While governments elsewhere slowly come to terms with Assad being part of the endgame, his regime has set about consolidating what power it can.

"As his negotiators are talking in Geneva, the Syrian regime and its backers are creating faits accomplis on the ground through bombings, sieges, and sectarian re-engineering of regime-controlled areas," wrote Randa Slim of the Middle East Institute, in an emailed memo. "Assad still talks of regaining control over every inch of the Syrian territory. However, his manpower shortage and his allies' lukewarm support for his grandiose plans will eventually force him to live with a 'useful' and pliant Syria that can stay under his control for the foreseeable future."

The rebels are a mess

The myriad rebel groups, divided in various ways by their politics, class and creeds, have found it impossible to present a united front in Geneva, let alone on the battlefield in Syria. At present, a deadly conflagration looms in Syria's northwestern Idlib province, the most significant rebel stronghold left in the country. Rebel factions backed by the United States, Saudi Arabia and Turkey say their aid has been cut off in recent weeks and that they are now at the mercy of jihadist groups in their midst. Some have been compelled to ally with a powerful al-Qaeda affiliate or a rival jihadist outfit, Ahrar al-Sham.

“Al-Qaeda is eating us,” said Zakaria Malahifji, an official with the U.S. backed Fastaqim rebel group, explaining to the Post's Liz Sly about his group's union with Ahrar al-Sham. "It’s a military alliance only, for protection from Al-Qaeda. Politically, we don’t share their views."

Sly adds: "Around a dozen U.S.-backed groups are still holding out against the pressure to align with the extremists, but they acknowledge their cause is increasingly hopeless." Indeed, some rebels have chosen to give up arms in accordance with local ceasefires in parts of the country, choosing reintegration over continuing the fight.
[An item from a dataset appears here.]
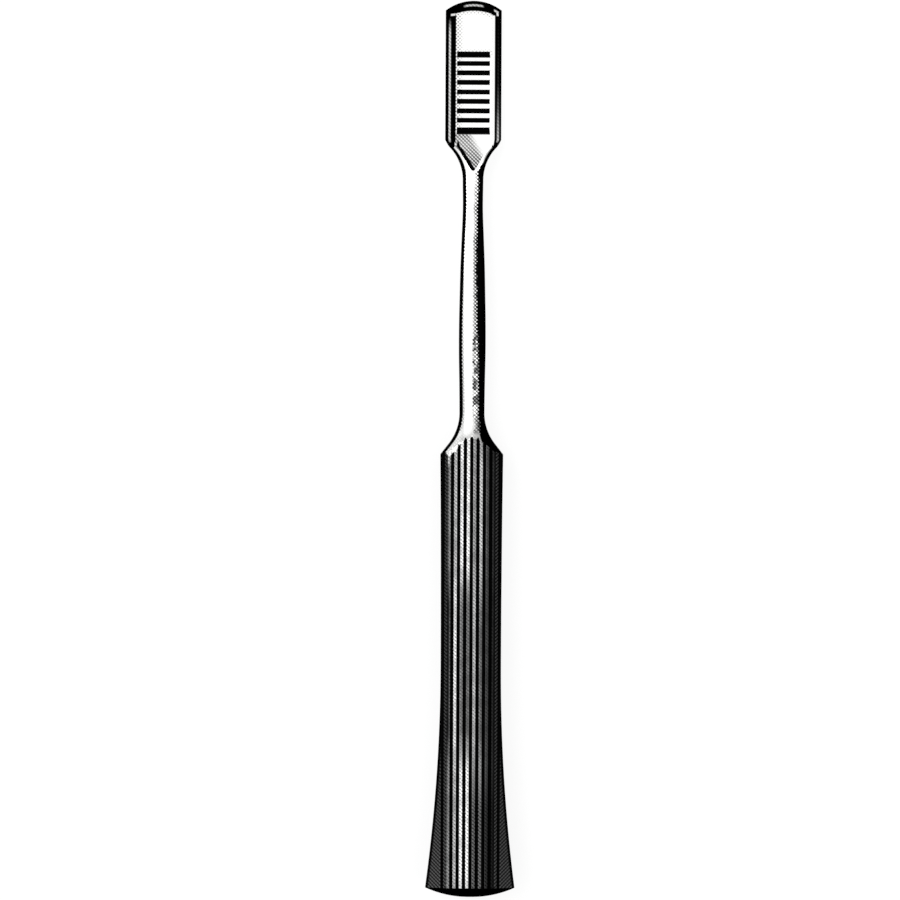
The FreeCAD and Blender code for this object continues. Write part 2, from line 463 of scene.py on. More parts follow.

Trump is focused on the Islamic State

Meanwhile, the Trump administration is in the midst of revamping Washington's approach to Syria. It isn't yet clear how different that approach will be from that of the Obama administration, which, while indirectly pushing for Assad's defeat, focused much more on the jihadists of the Islamic State. Key on the agenda now is the long-awaited offensive on Raqqa, the eastern Syrian city that is the self-proclaimed capital of the Islamic State.
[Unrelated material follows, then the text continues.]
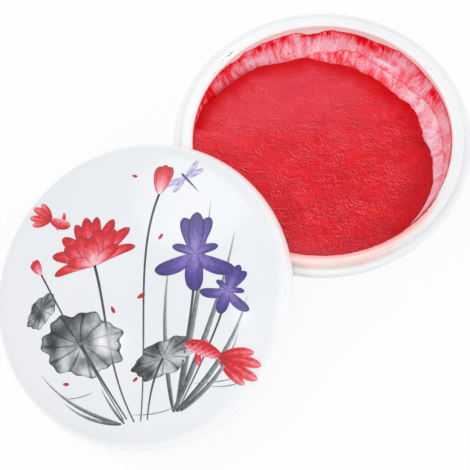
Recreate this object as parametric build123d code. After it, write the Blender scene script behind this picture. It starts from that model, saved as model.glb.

As my colleague Karen DeYoung reports, the Trump administration may be contemplating a larger commitment of troops on the ground to speed the battle. It may also reconsider the Obama administration's backing of Syrian Kurdish fighters as the main U.S. proxy in the offensive. Instead, it may craft a plan for Raqqa in closer coordination with Turkey, which is bitterly opposed to these Kurdish units.

Whatever materializes, it isn't particularly encouraging for Syrians caught between the jihadists and a brutal, repressive regime. Trump disapproved of Obama's arming of the "moderate opposition," and his administration seems to have few qualms with Assad remaining in power.

"God help the Syrian people if we are waiting for Donald Trump to provide the solution," said Kenneth Roth, the executive director of Human Rights Watch, over the weekend. "It is incumbent on all of us to step forward while the U.S. is in disarray." But right now, only Russia and Assad are doing so.